Statement on Auditing Standard Related to Communications with Audit Committees
The standard we are issuing today (Auditing Standard No. 16, Communications with Audit Committees; Related Amendments to PCAOB Standards; and Transitional Amendments to AU Sec. 380) will improve the audit process by fostering constructive dialogue between the auditor and the audit committee about significant audit and financial reporting matters. The audit committee plays a key role in the governance process that oversees financial reporting and auditing, a role that was enhanced by the Sarbanes-Oxley Act of 2002.
In its recent projects and outreach efforts, the Board has received hundreds of comments that emphasize the importance of the role of audit committees and support for Board efforts to facilitate effective communications between auditors and audit committees. Indeed, the PCAOB and audit committees have mutual interests in strengthening audit quality, increasing reliability and public confidence in audited financial statements, and protecting investors. Within this framework, the Board is seeking to support the work of audit committees in carrying out their oversight roles and focusing auditors’ attention on significant matters in each audit that should be discussed with audit committees.
Both the auditor and the audit committee benefit from a meaningful exchange of information regarding significant risks of material misstatement in the financial statements and other matters that may affect the integrity of the company's financial reports. Communications between the auditor and the audit committee allow the audit committee to be well-informed about accounting and disclosure matters, including the auditor's evaluation of matters that are significant to the financial statements. An informed and engaged audit committee will be better equipped to execute its oversight responsibilities. Auditing Standard No. 16 supports the audit committee in that it requires the auditor to communicate key issues about the overall audit strategy, timing, and significant risks, as well as audit results surrounding critical accounting policies and estimates, an evaluation of the quality of the company’s financial reporting, difficult and contentious issues encountered during the audit, among other areas.

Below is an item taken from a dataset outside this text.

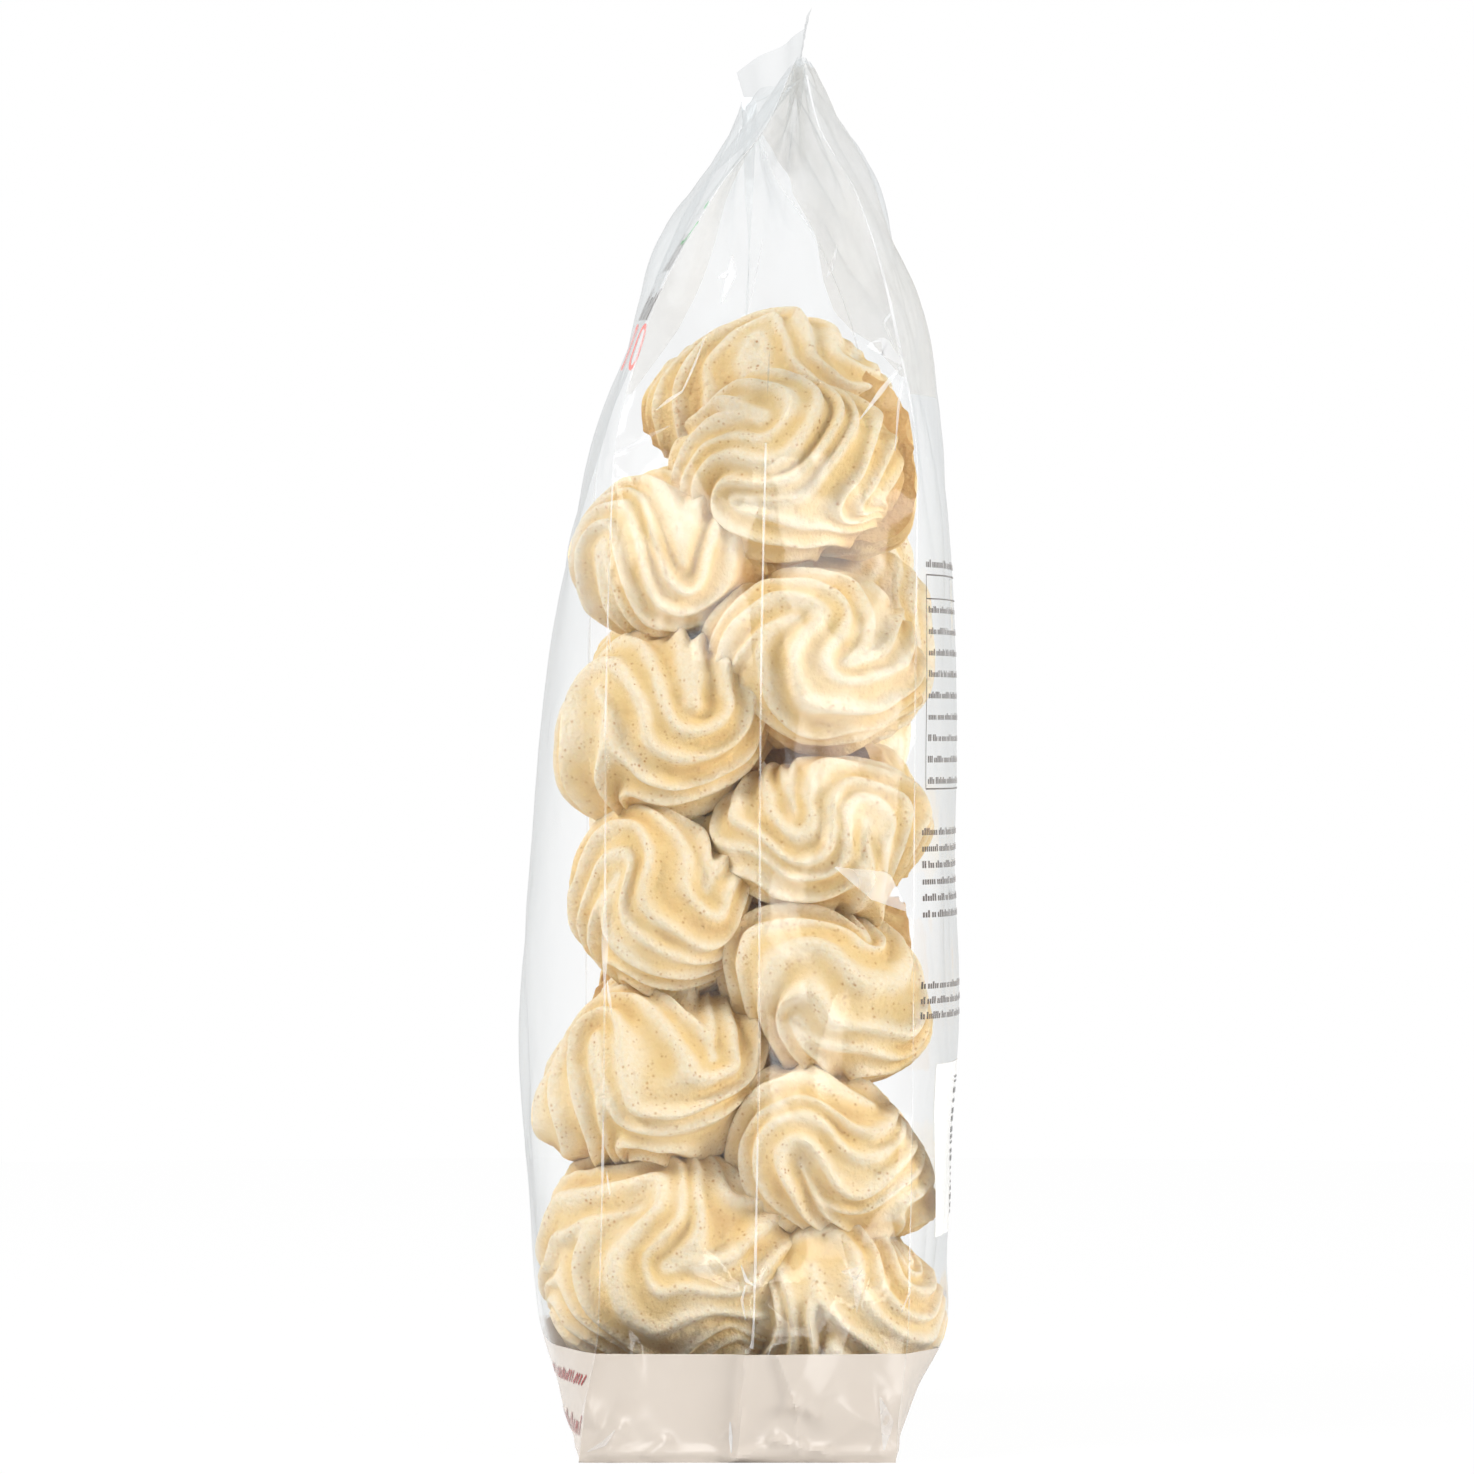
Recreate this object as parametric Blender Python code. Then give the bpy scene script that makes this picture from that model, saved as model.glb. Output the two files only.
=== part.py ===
"""Clear block-bottom bag of piped meringue shells, heat sealed at the top and standing on its base.

The bag is one closed solid: a flat rectangular base, two bowed panels (front at -X, back at +X),
a pleated gusset at each narrow side (near at -Y, far at +Y) that tucks in towards the top, and a
thin wavy seal strip.  Metres, +Z up, origin at the middle of the base.
"""
import math

import bmesh
import bpy

MM = 0.001

# Driving dimensions, in millimetres.
BAG_HEIGHT = 335.0
PANEL_WIDTH = 145.0          # film width of the front and of the back panel
GUSSET_WIDTH = 73.0          # film width of each side gusset, and depth of the base
SEAL_HEIGHT = 11.5           # height of the heat-sealed strip
SEAL_THICKNESS = 1.2
FILL_HEIGHT = 225.0          # level up to which the contents hold the gussets open
GUSSET_BOW = 3.0             # how far the contents push a gusset outwards
CLOSING_FROM = 272.0         # from here up the panels straighten towards the seal
PANEL_POWER = 3.2            # squareness of a bowed panel's curve

# The seal strip runs straight back from the near end, swings aside at the far end and leans.
SEAL_NEAR_X = 14.5
SEAL_FAR_X = 3.0
SEAL_SWING = -0.3            # where along the strip, from -1 to 1, the swing starts
SEAL_LEAN_NEAR = 2.8
SEAL_LEAN_FAR = -3.0
SEAL_DROP_FAR = 2.5          # the far end of the top edge is this much lower

# Outline of the bag by height: middle of the front panel, middle of the back panel, centre of
# the near gusset, centre of the far gusset (all X), and half the gap between gusset creases.
OUTLINE = (
    # height, front, back, near, far, half gap
    (0.0, -36.5, 36.5, 0.0, 0.0, 36.5),
    (11.0, -42.0, 40.8, 1.0, -0.5, 36.3),
    (32.0, -47.4, 47.4, 3.8, -1.5, 35.6),
    (98.0, -51.0, 51.0, 5.0, -2.0, 35.5),
    (170.0, -46.4, 50.6, 5.4, -1.5, 35.5),
    (228.0, -36.4, 48.2, 6.5, -0.5, 35.0),
    (262.0, -24.6, 43.2, 7.9, 2.0, 28.4),
    (292.0, -12.6, 29.8, 11.2, 3.0, 16.2),
    (308.0, -2.4, 19.2, 12.8, 3.0, 5.8),
    (323.5, 8.2, 9.3, 14.5, 3.0, 0.6),
)

# Mesh density.
PANEL_SEGMENTS = 18
GUSSET_SEGMENTS = 8
BODY_RINGS = 44
SEAL_RINGS = 3

FILM_COLOUR = (0.87, 0.76, 0.56, 1.0)
FILM_ROUGHNESS = 0.2

SEAL_BOTTOM = BAG_HEIGHT - SEAL_HEIGHT


def mix(a, b, t):
    """Value a fraction t of the way from a to b."""
    return a + (b - a) * t


def ease(low, high, value):
    """Smooth step from 0 at low to 1 at high."""
    t = min(max((value - low) / (high - low), 0.0), 1.0)
    return t * t * (3.0 - 2.0 * t)


def station_slope(index, column):
    """Slope of an outline column at one station, kept flat where the column turns back."""
    if index in (0, len(OUTLINE) - 1):
        other = 1 if index == 0 else index - 1
        rise = OUTLINE[other][column] - OUTLINE[index][column]
        return rise / (OUTLINE[other][0] - OUTLINE[index][0])
    before, here, after = OUTLINE[index - 1:index + 2]
    slope_in = (here[column] - before[column]) / (here[0] - before[0])
    slope_out = (after[column] - here[column]) / (after[0] - here[0])
    if slope_in * slope_out <= 0.0:
        return 0.0
    return 2.0 * slope_in * slope_out / (slope_in + slope_out)


def outline_at(height):
    """The five outline values at a height, on smooth curves through the stations."""
    index = 0
    while index < len(OUTLINE) - 2 and height > OUTLINE[index + 1][0]:
        index += 1
    low, high = OUTLINE[index], OUTLINE[index + 1]
    span = high[0] - low[0]
    t = min(max((height - low[0]) / span, 0.0), 1.0)
    values = []
    for column in range(1, len(low)):
        start = station_slope(index, column) * span
        end = station_slope(index + 1, column) * span
        values.append((2 * t**3 - 3 * t**2 + 1) * low[column] + (t**3 - 2 * t**2 + t) * start
                      + (3 * t**2 - 2 * t**3) * high[column] + (t**3 - t**2) * end)
    return values


def seal_x(side):
    """X of the seal strip's lower edge, for side from -1 (near) to +1 (far)."""
    return mix(SEAL_NEAR_X, SEAL_FAR_X, ease(SEAL_SWING, 1.0, side))


def panel_x(near, middle, far, side):
    """X across a bowed panel that passes through its two creases and its middle."""
    chord = mix(near, far, (side + 1.0) / 2.0)
    bow = middle - (near + far) / 2.0
    return chord + bow * (1.0 - abs(side) ** PANEL_POWER)


def half_width(bow):
    """Half the width of a panel whose film keeps its length as it bows."""
    return PANEL_WIDTH / 2.0 - 4.0 * bow * bow / (3.0 * PANEL_WIDTH)


def gusset_tuck(height, half_gap):
    """How far the gusset's centre crease lies inside the side of the bag (minus is outside)."""
    folded = math.sqrt(max((GUSSET_WIDTH / 2.0) ** 2 - half_gap ** 2, 0.0))
    folded *= ease(FILL_HEIGHT - 15.0, FILL_HEIGHT + 25.0, height)
    folded *= 1.0 - ease(SEAL_BOTTOM - 16.0, SEAL_BOTTOM, height)
    bowed = GUSSET_BOW * math.sin(math.pi * min(height / FILL_HEIGHT, 1.0))
    return folded - bowed


def section(height):
    """One closed ring of the bag below the seal, counter-clockwise seen from above."""
    front, back, near, far, half_gap = outline_at(height)
    closing = ease(CLOSING_FROM, SEAL_BOTTOM, height)
    bow = ((back - front) / 2.0 - half_gap) * (1.0 - closing)
    width = half_width(bow)
    tuck = gusset_tuck(height, half_gap)
    sides = [-1.0 + 2.0 * step / PANEL_SEGMENTS for step in range(PANEL_SEGMENTS + 1)]
    sway = [(seal_x(side) - mix(SEAL_NEAR_X, SEAL_FAR_X, (side + 1.0) / 2.0)) * closing
            for side in sides]

    ring = []
    for step in range(1, GUSSET_SEGMENTS):
        across = -1.0 + 2.0 * step / GUSSET_SEGMENTS
        ring.append((near + across * half_gap, -width + tuck * (1.0 - abs(across)), height))
    for side, shift in zip(sides, sway):
        ring.append((panel_x(near + half_gap, back, far + half_gap, side) + shift,
                     width * side, height))
    for step in range(1, GUSSET_SEGMENTS):
        across = 1.0 - 2.0 * step / GUSSET_SEGMENTS
        ring.append((far + across * half_gap, width - tuck * (1.0 - abs(across)), height))
    for side, shift in zip(reversed(sides), reversed(sway)):
        ring.append((panel_x(near - half_gap, front, far - half_gap, side) + shift,
                     width * side, height))
    return ring


def seal_section(rise):
    """One closed ring of the seal strip, a fraction rise of its height above its lower edge."""
    half = SEAL_THICKNESS / 2.0
    width = PANEL_WIDTH / 2.0
    sides = [-1.0 + 2.0 * step / PANEL_SEGMENTS for step in range(PANEL_SEGMENTS + 1)]

    def place(side, offset):
        along = (side + 1.0) / 2.0
        lean = mix(SEAL_LEAN_NEAR, SEAL_LEAN_FAR, along) * rise
        top = BAG_HEIGHT - SEAL_DROP_FAR * along
        return (seal_x(side) + lean + offset, width * side, mix(SEAL_BOTTOM, top, rise))

    ring = []
    for step in range(1, GUSSET_SEGMENTS):
        ring.append(place(-1.0, half * (-1.0 + 2.0 * step / GUSSET_SEGMENTS)))
    for side in sides:
        ring.append(place(side, half))
    for step in range(1, GUSSET_SEGMENTS):
        ring.append(place(1.0, half * (1.0 - 2.0 * step / GUSSET_SEGMENTS)))
    for side in reversed(sides):
        ring.append(place(side, -half))
    return ring


def loft(name, rings):
    """Closed mesh through a list of rings with equal point counts, capped at both ends."""
    mesh = bpy.data.meshes.new(name)
    shape = bmesh.new()
    levels = []
    for ring in rings:
        levels.append([shape.verts.new((x * MM, y * MM, z * MM)) for x, y, z in ring])
    for lower, upper in zip(levels, levels[1:]):
        for index, corner in enumerate(lower):
            following = (index + 1) % len(lower)
            shape.faces.new((corner, lower[following], upper[following], upper[index]))
    shape.faces.new(tuple(reversed(levels[0])))
    shape.faces.new(tuple(levels[-1]))
    bmesh.ops.recalc_face_normals(shape, faces=shape.faces)
    shape.to_mesh(mesh)
    shape.free()
    return bpy.data.objects.new(name, mesh)


def film_material():
    """Clear film over pale cream shells."""
    material = bpy.data.materials.new("clear_film_over_meringue")
    material.use_nodes = True
    surface = material.node_tree.nodes["Principled BSDF"]
    surface.inputs["Base Color"].default_value = FILM_COLOUR
    surface.inputs["Roughness"].default_value = FILM_ROUGHNESS
    surface.inputs["Metallic"].default_value = 0.0
    return material


def build_bag(collection):
    """The filled bag, from its base up to the top edge of its seal."""
    rings = [section(SEAL_BOTTOM * step / BODY_RINGS) for step in range(BODY_RINGS)]
    rings += [seal_section(step / SEAL_RINGS) for step in range(SEAL_RINGS + 1)]
    bag = loft("sealed_bag", rings)
    bag.data.materials.append(film_material())
    bag.data.shade_smooth()
    bag.data.set_sharp_from_angle(angle=math.radians(35.0))
    collection.objects.link(bag)
    return bag


def clear_scene():
    """Remove whatever objects the scene starts with."""
    for leftover in list(bpy.data.objects):
        bpy.data.objects.remove(leftover, do_unlink=True)


def main():
    clear_scene()
    collection = bpy.data.collections.new("meringue_bag")
    bpy.context.scene.collection.children.link(collection)
    build_bag(collection)


main()
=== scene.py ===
"""Looks of a clear sealed bag of piped meringue shells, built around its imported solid."""

import math

import bpy
import numpy as np
from mathutils import Matrix, Vector
from mathutils.bvhtree import BVHTree


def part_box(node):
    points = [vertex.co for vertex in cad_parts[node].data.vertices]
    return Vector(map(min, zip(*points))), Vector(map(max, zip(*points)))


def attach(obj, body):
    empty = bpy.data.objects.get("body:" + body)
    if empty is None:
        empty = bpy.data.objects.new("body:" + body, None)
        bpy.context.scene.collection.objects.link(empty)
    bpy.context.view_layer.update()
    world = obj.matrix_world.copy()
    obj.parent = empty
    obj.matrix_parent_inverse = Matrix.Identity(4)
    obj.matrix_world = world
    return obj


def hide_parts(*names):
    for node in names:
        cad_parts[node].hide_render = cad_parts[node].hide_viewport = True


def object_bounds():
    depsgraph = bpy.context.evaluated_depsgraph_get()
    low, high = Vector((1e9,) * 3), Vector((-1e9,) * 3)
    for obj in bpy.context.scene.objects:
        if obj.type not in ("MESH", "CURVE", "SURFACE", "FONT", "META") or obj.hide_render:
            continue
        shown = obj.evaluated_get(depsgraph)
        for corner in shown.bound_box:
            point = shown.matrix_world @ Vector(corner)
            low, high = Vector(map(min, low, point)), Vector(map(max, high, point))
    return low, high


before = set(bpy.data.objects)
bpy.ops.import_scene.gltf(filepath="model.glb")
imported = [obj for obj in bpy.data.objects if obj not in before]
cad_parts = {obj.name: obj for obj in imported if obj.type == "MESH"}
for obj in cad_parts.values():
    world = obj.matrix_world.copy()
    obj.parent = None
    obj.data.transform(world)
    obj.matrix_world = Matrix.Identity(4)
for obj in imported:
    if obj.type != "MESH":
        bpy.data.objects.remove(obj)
cad_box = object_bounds()

MM = 0.001
BAG = "sealed_bag"

# ---------------------------------------------------------------------------------------------
# The bag's own measures, in millimetres
# ---------------------------------------------------------------------------------------------

BAG_HEIGHT = (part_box(BAG)[1].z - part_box(BAG)[0].z) / MM
PANEL_WIDTH = 145.0          # film width of the front and of the back panel
GUSSET_WIDTH = 73.0          # film width of each side gusset, and depth of the base
SEAL_HEIGHT = 11.5
SEAL_BOTTOM = BAG_HEIGHT - SEAL_HEIGHT
FILL_HEIGHT = 225.0          # level up to which the shells hold the gussets open
GUSSET_BOW = 3.0
CLOSING_FROM = 272.0         # from here up the panels straighten towards the seal
PANEL_POWER = 3.2
BASE_GAP = 1.2

SEAL_NEAR_X = 14.5
SEAL_FAR_X = 3.0
SEAL_SWING = -0.3            # where along the seal, from -1 to 1, it starts to swing aside
SEAL_LEAN_NEAR = 2.8
SEAL_LEAN_FAR = -3.0
SEAL_DROP_FAR = 2.5

# Outline of the bag by height: middle of the front panel, middle of the back panel, centre of
# the near gusset, centre of the far gusset (all X), and half the gap between gusset creases.
OUTLINE = np.array((
    # height, front, back, near, far, half gap
    (0.0, -36.5, 36.5, 0.0, 0.0, 36.5),
    (11.0, -42.0, 40.8, 1.0, -0.5, 36.3),
    (32.0, -47.4, 47.4, 3.8, -1.5, 35.6),
    (98.0, -51.0, 51.0, 5.0, -2.0, 35.5),
    (170.0, -46.4, 50.6, 5.4, -1.5, 35.5),
    (228.0, -36.4, 48.2, 6.5, -0.5, 35.0),
    (262.0, -24.6, 43.2, 7.9, 2.0, 28.4),
    (292.0, -12.6, 29.8, 11.2, 3.0, 16.2),
    (308.0, -2.4, 19.2, 12.8, 3.0, 5.8),
    (323.5, 8.2, 9.3, 14.5, 3.0, 0.6),
))


def mix(a, b, t):
    """Value a fraction t of the way from a to b."""
    return a + (b - a) * t


def ease(low, high, value):
    """Smooth step from 0 at low to 1 at high."""
    t = np.clip((value - low) / (high - low), 0.0, 1.0)
    return t * t * (3.0 - 2.0 * t)


def station_slopes(column):
    """Slopes of an outline column at its stations, flat where the column turns back."""
    rise = np.diff(OUTLINE[:, column]) / np.diff(OUTLINE[:, 0])
    slopes = np.zeros(len(OUTLINE))
    slopes[0] = rise[0]
    slopes[-1] = rise[-1]
    for index in range(1, len(OUTLINE) - 1):
        before, after = rise[index - 1], rise[index]
        if before * after > 0.0:
            slopes[index] = 2.0 * before * after / (before + after)
    return slopes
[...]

Likewise, the auditor benefits from effective two-way communications with the audit committee through the insights gained in discussing matters about the audit and the company's financial reporting process. Specifically, Auditing Standard No. 16 requires the auditor to inquire of the audit committee about whether it is aware of matters relevant to the audit, including, but not limited to, violations of laws or regulations. These auditor inquiries will supplement and enhance the current requirements under Auditing Standard No. 12 for the auditor to inquire about the audit committee’s knowledge of the risks of material misstatement, including fraud risks.
Auditing Standard No. 16 is based on the practical, common sense approach of leveraging the work already performed during an audit and targeting the communications to cover areas that are significant to the financial reporting process. The standard does not impose new auditor performance requirements, other than the required communications themselves. Auditing Standard No. 16 also provides an update to the previous standard, AU sec. 380, to take into consideration updates in other auditing standards[1] and legal requirements and rules surrounding the content and timing of auditor communications with audit committees.[2] The standard also aligns the auditor’s communications with the audit committee’s oversight of the audit as set forth in the Sarbanes-Oxley Act. Bringing the requirements for auditor communications together in this standard should promote the auditor's compliance with relevant statutory and regulatory requirements, facilitate audit planning, and help inform the auditor’s scoping of the audit.
Auditing Standard No. 16 recognizes the importance of the auditor's communications with the audit committee in today's business and regulatory environment by substantially improving the previous standard. Under the previous standard, which had been in effect since January 1989, audit committee communications were treated as incidental, and were not required prior to the issuance of the auditor's report. Auditing Standard No. 16 requires the auditor to communicate the audit strategy and results of the audit to the audit committee in a timely manner and prior to the issuance of the auditor's report to provide an opportunity for the audit committee and the auditor to take appropriate action to address the matters communicated.
Adoption of the standard is in the public interest and protects investors by establishing requirements that enhance the relevance and quality of the communications between the auditor and the audit committee. The enhanced relevance and quality of communications should facilitate audit committees' financial reporting oversight and promote audit quality and the reliability of financial reporting. The audit committee also plays an important role in protecting the interests of investors by assisting the board of directors in fulfilling its responsibility to a company's shareholders and others to oversee the integrity of a company's accounting and financial reporting processes and audits.
For all of the above reasons, I support the adoption of Auditing Standard No. 16 and the related and transitional amendments to existing standards.
I would like to thank the Office of the Chief Auditor, the Office of General Counsel, and the Office of Research and Analysis for their excellent work on this project, particularly Jennifer Rand, Jessica Watts, Hasnat Ahmed, Karen Burgess, Bob Burns, Vincent Meehan, and Nina Mojiri-Azad.
[1] These changes are aligned with the results of the audit procedures performed under the PCAOB's risk assessment standards, in particular, Auditing Standard No. 9, Audit Planning, and Auditing Standard No. 12, Identifying and Assessing Risks of Material Misstatement.
[2] Exchange Act Section 10A(k) and SEC Rule 2-07 of Regulation S-X ("SEC Rule 2-07").